WHAT NEEDS TO BE DONE
Take the records below from their first line to the line with "step: spacing of the points.", and restate those lines word for word.

(Object modeling scripts)

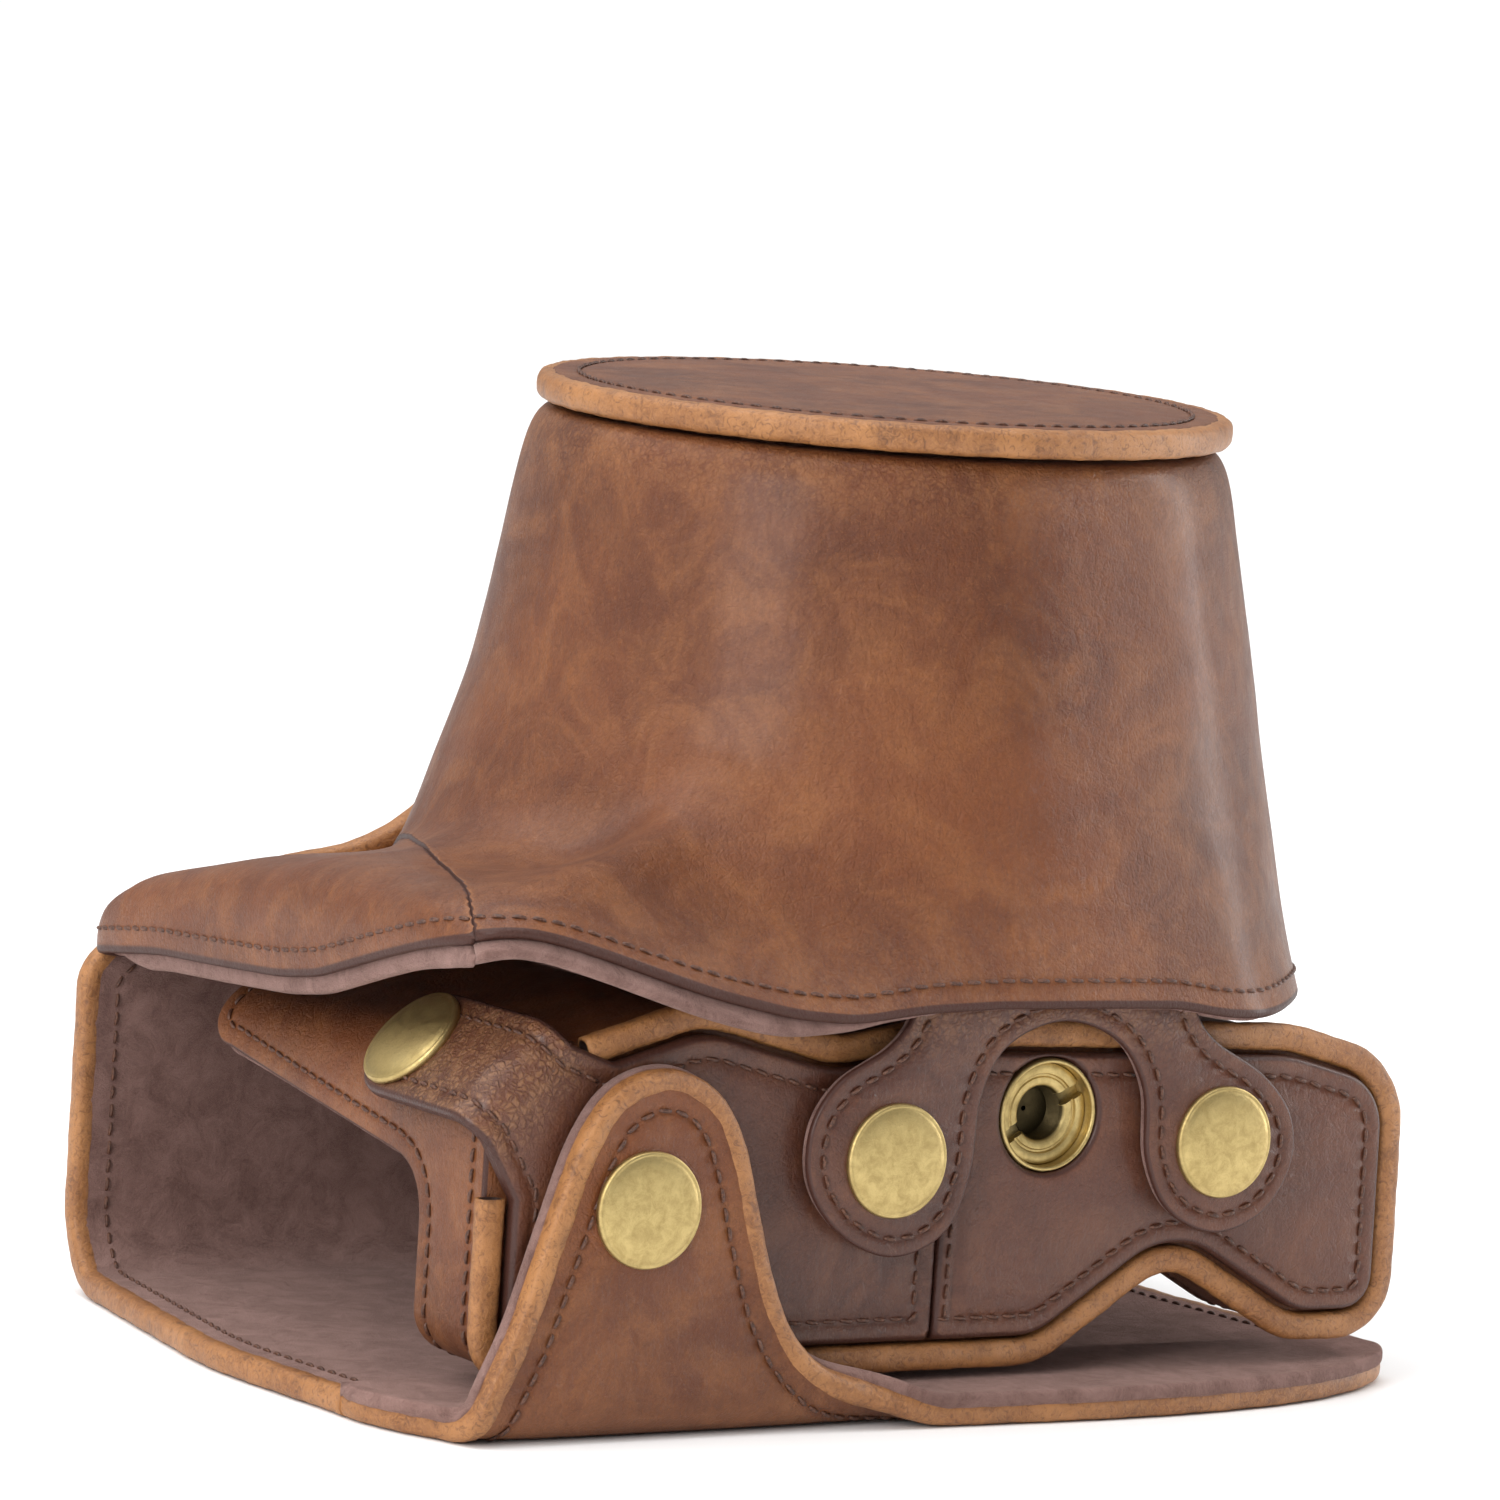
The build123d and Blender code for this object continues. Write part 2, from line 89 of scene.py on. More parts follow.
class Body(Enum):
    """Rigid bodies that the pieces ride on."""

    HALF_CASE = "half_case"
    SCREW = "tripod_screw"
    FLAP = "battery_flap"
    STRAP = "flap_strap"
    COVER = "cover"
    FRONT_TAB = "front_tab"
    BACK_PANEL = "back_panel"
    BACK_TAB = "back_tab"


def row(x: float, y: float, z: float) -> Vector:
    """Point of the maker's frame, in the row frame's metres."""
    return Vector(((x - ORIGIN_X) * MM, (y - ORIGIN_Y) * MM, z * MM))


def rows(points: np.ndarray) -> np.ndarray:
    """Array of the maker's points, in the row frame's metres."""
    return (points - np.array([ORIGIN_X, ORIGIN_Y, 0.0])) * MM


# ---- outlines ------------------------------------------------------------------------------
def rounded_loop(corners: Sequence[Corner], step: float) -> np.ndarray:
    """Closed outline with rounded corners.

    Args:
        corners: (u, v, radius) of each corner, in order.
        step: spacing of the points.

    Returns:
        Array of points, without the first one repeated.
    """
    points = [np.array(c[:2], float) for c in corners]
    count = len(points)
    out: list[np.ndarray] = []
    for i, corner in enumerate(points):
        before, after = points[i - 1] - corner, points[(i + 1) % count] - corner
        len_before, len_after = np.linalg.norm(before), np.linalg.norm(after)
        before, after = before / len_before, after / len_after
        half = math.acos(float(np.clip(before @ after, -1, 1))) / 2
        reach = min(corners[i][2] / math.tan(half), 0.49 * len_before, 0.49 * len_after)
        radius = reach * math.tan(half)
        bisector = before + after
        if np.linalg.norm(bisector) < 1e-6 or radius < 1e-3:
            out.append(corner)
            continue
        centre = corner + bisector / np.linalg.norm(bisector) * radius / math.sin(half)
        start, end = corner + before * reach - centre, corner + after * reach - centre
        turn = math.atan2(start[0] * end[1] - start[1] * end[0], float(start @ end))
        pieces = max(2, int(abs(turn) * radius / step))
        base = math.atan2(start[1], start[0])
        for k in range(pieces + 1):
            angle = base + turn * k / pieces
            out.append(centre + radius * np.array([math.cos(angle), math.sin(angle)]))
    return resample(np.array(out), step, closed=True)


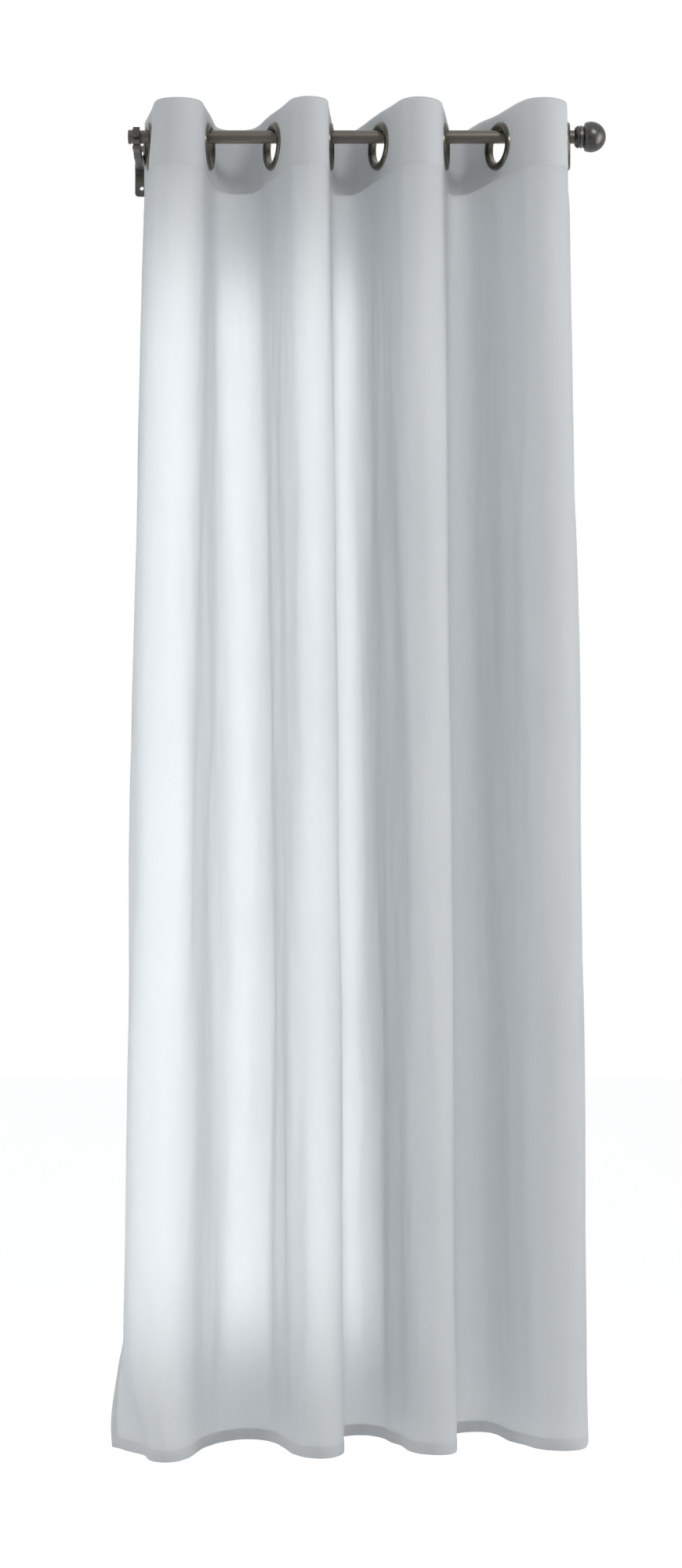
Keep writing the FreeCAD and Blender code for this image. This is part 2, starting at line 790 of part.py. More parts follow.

RESPONSE TO THIS EXERCISE
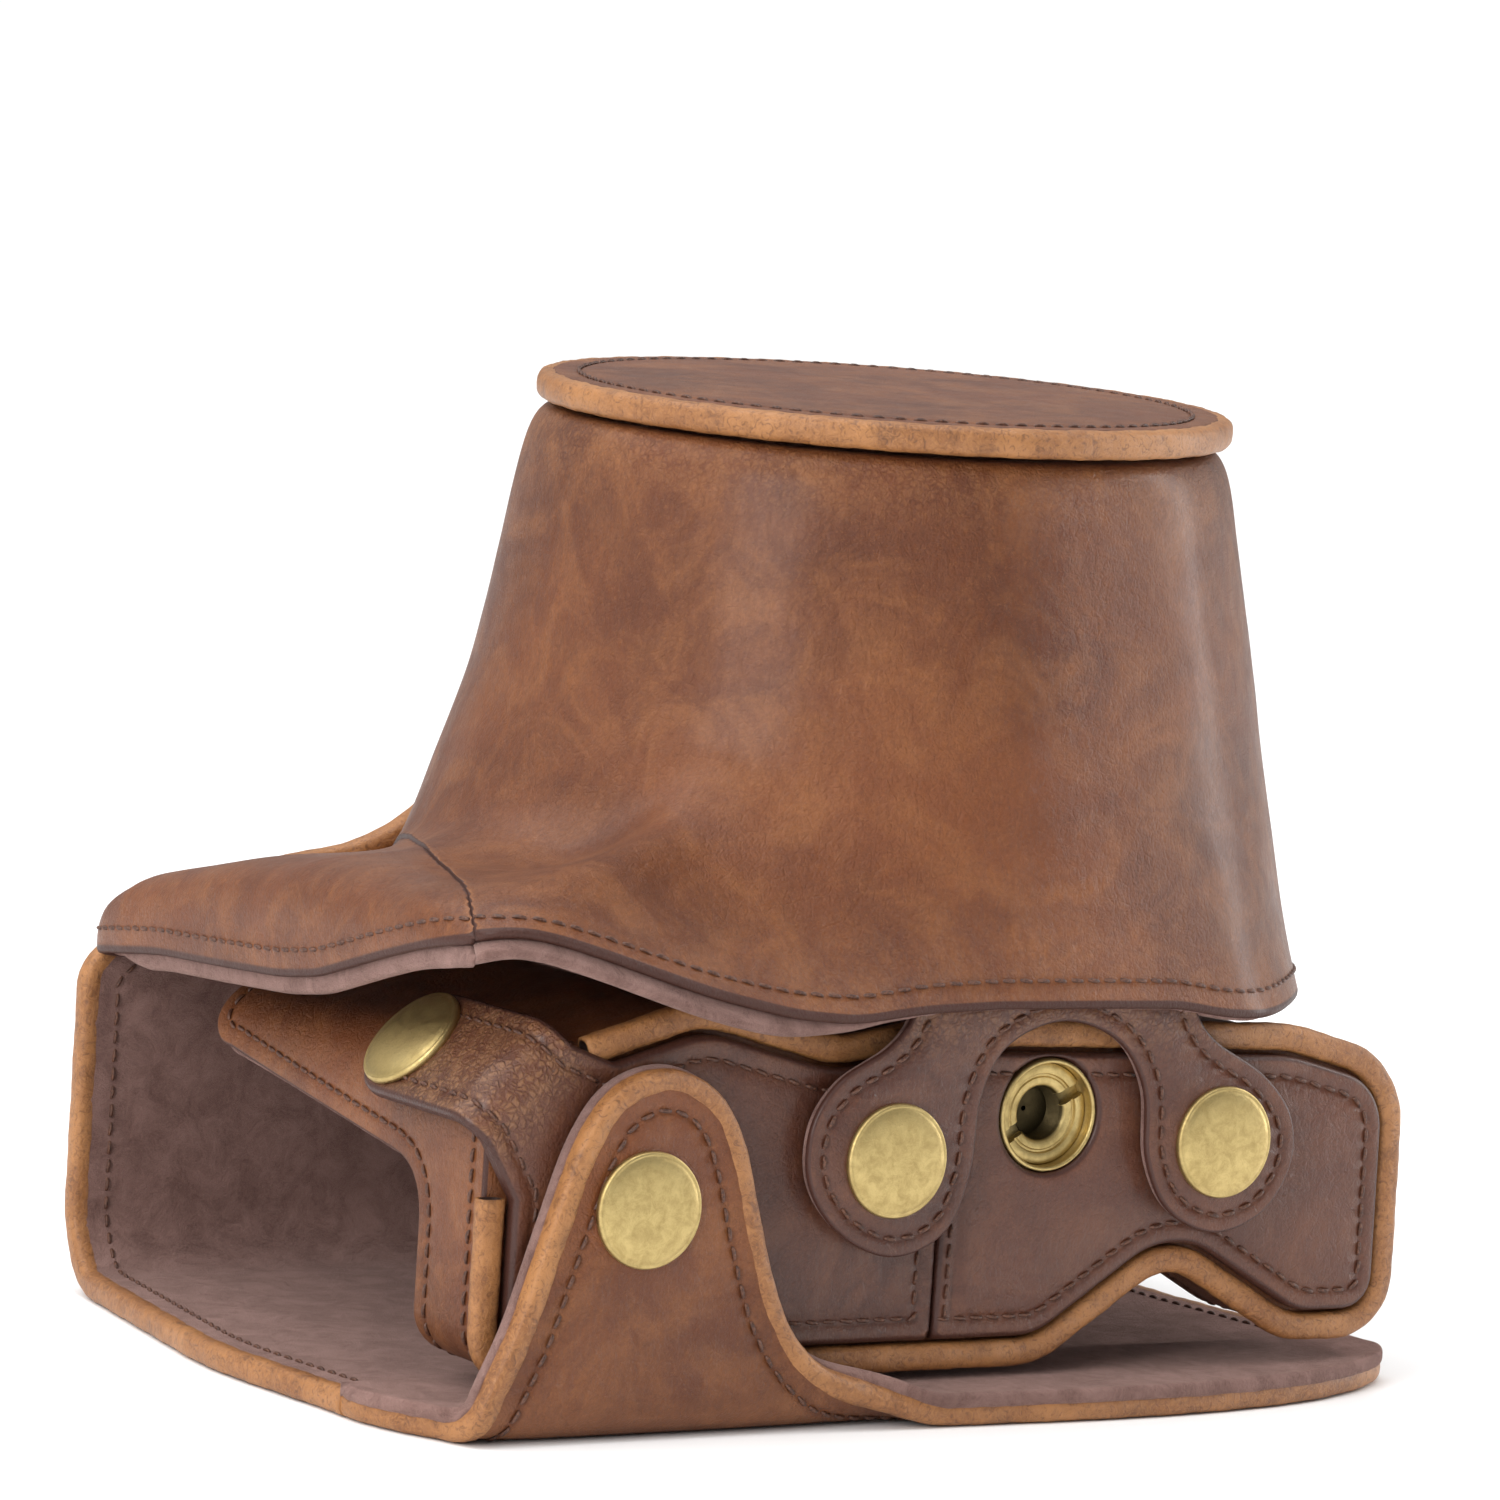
The build123d and Blender code for this object continues. Write part 2, from line 89 of scene.py on. More parts follow.
class Body(Enum):
    """Rigid bodies that the pieces ride on."""

    HALF_CASE = "half_case"
    SCREW = "tripod_screw"
    FLAP = "battery_flap"
    STRAP = "flap_strap"
    COVER = "cover"
    FRONT_TAB = "front_tab"
    BACK_PANEL = "back_panel"
    BACK_TAB = "back_tab"


def row(x: float, y: float, z: float) -> Vector:
    """Point of the maker's frame, in the row frame's metres."""
    return Vector(((x - ORIGIN_X) * MM, (y - ORIGIN_Y) * MM, z * MM))


def rows(points: np.ndarray) -> np.ndarray:
    """Array of the maker's points, in the row frame's metres."""
    return (points - np.array([ORIGIN_X, ORIGIN_Y, 0.0])) * MM


# ---- outlines ------------------------------------------------------------------------------
def rounded_loop(corners: Sequence[Corner], step: float) -> np.ndarray:
    """Closed outline with rounded corners.

    Args:
        corners: (u, v, radius) of each corner, in order.
        step: spacing of the points.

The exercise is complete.